The indictment further alleges that Harding made false and fraudulent SBA Economic Injury Disaster Loan (EIDL) applications, listed the names of dormant business entities on documents submitted to the SBA, and obtained fraudulently created bank statements for one of the dormant business entities that was used as supporting documentation for one of the fraudulent EIDL loan applications.
According to the indictment, Harding is alleged to have fraudulently obtained and attempted to obtain more than $150,000 in funds from the SBA. He is also being charged with two counts of engaging in monetary transactions with funds derived from unlawful activity related to his transfer of the fraudulently obtained EIDL proceeds into two bank accounts, and two counts of making false statements to the SBA.
A trial for Harding has been scheduled at 8:30 a.m. on Wednesday, January 11, 2023, at the United States Courthouse in Gainesville.

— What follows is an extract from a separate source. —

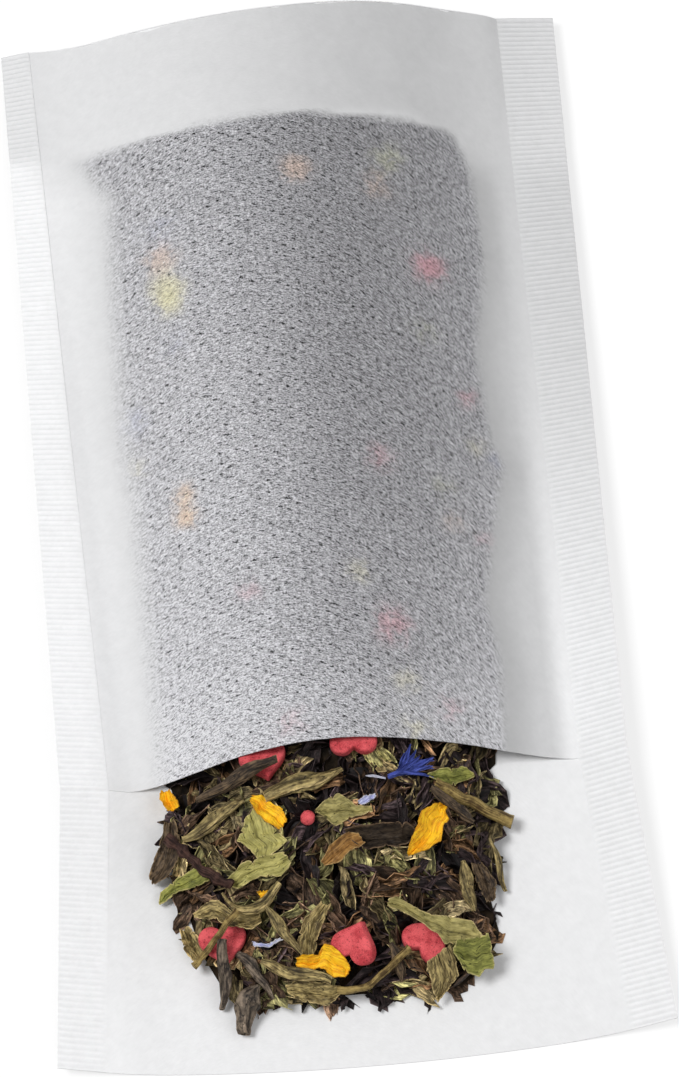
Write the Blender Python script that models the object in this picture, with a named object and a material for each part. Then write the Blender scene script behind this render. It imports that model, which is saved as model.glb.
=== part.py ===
"""Paper tea filter bag, filled and laid open on its back.

One strip of filter paper is folded into a pocket: a back sheet that runs on
past the mouth as a flap, a W fold (the gusset) at the closed end, and a front
sheet. Both long edges are crimped together. A loose tea blend fills the pocket
and spills over the flap, with sugar hearts, petals and leaves lying on it.

X is the width, +Y points at the closed end and -Y at the flap, +Z is up. The
origin is under the middle of the bag, on the surface that it lies on.
"""

import math

import bmesh
import bpy
import numpy as np
from mathutils import Matrix, Vector, noise
from mathutils.bvhtree import BVHTree

MM = 0.001

# Paper: the sheet and the bag it is folded into
PAPER = 0.15 * MM
BAG_WIDTH = 92.6 * MM
POCKET_LENGTH = 132.0 * MM
FLAP_LENGTH = 42.9 * MM
FLAP_BOW = 2.7 * MM
GUSSET_DEPTH = 19.0 * MM
FOLD_WIDTH = 0.4 * MM
NOSE_WIDTH = 1.0 * MM
LAYER_FILM = 0.04 * MM

# How the filled bag lies: seams curled up, mouth drawn in, front sheet arched
EDGE_HEIGHT_CLOSED = 2.0 * MM
EDGE_HEIGHT_MOUTH = 6.0 * MM
EDGE_HEIGHT_FLAP = 3.0 * MM
SEAL_HEIGHT_CLOSED = 3.2 * MM
SEAL_HEIGHT_MOUTH_LEFT = 3.7 * MM
SEAL_HEIGHT_MOUTH_RIGHT = 1.3 * MM
SEAL_HEIGHT_FLAP = 1.2 * MM
CURL_REACH = 12.0 * MM
MOUTH_DRAW = 2.9 * MM
ARCH_HEIGHT = 12.6 * MM
ARCH_POWER_CLOSED_LEFT = 1.05
ARCH_POWER_CLOSED_RIGHT = 0.8
ARCH_POWER_MOUTH = 1.6
ARCH_CREST_CLOSED = 6.5 * MM
ARCH_CREST_MOUTH = -2.0 * MM
ARCH_INSET_MOUTH_LEFT = 3.0 * MM
LIP_PULL = 2.3 * MM
LIP_REACH = 40.0 * MM

# Crimped seams
SEAL_WIDTH = 7.3 * MM
SEAL_SKEW = 2.6 * MM
CRIMP_PITCH = 0.9 * MM
CRIMP_HEIGHT = 0.15 * MM
CRIMP_START = 0.5 * MM

# Tea: what fills the pocket and what has spilled from the mouth
GAP = 0.35 * MM
TEA_EDGE = 1.2 * MM
LIP_ROOM = 3.1 * MM
LIP_ROOM_DEPTH = 9.0 * MM
LIP_ROOM_FADE = 10.0 * MM
SPILL_LENGTH = 37.0 * MM
SPILL_HEIGHT = 9.0 * MM
SPILL_TOE = 1.5 * MM
SPILL_RISE = 9.25 * MM
LUMP = 0.9 * MM
LUMP_SPAN = 4.0 * MM

# How sharply the heap falls: down its length, to its toe, and to its sides
SLOPE_POWER = 0.8
TOE_POWER = 6
SIDE_POWER = 2.4
DOME_POWER = 0.7
RIM_POWER = 8

# Loose pieces: the width of bag that their places below are noted for
NOTED_WIDTH = 92.6 * MM

# Pressed sugar
HEART_WIDTH = 7.4 * MM
HEART_THICKNESS = 2.1 * MM
HEART_ROUNDNESS = 0.28
HEART_SIDES = 22
BEAD_SIZE = 2.2 * MM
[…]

If convicted, Harding could face the following maximum prison terms for each charge:
- Wire fraud – 20 years.
- Money Laundering – 10 years.
- Making False Statements – 5 years.
An indictment is an allegation by a grand jury that a defendant has committed a violation of federal criminal law and is not evidence of guilt. All defendants are presumed innocent and entitled to a fair trial, during which it will be the government’s burden to prove guilt beyond a reasonable doubt.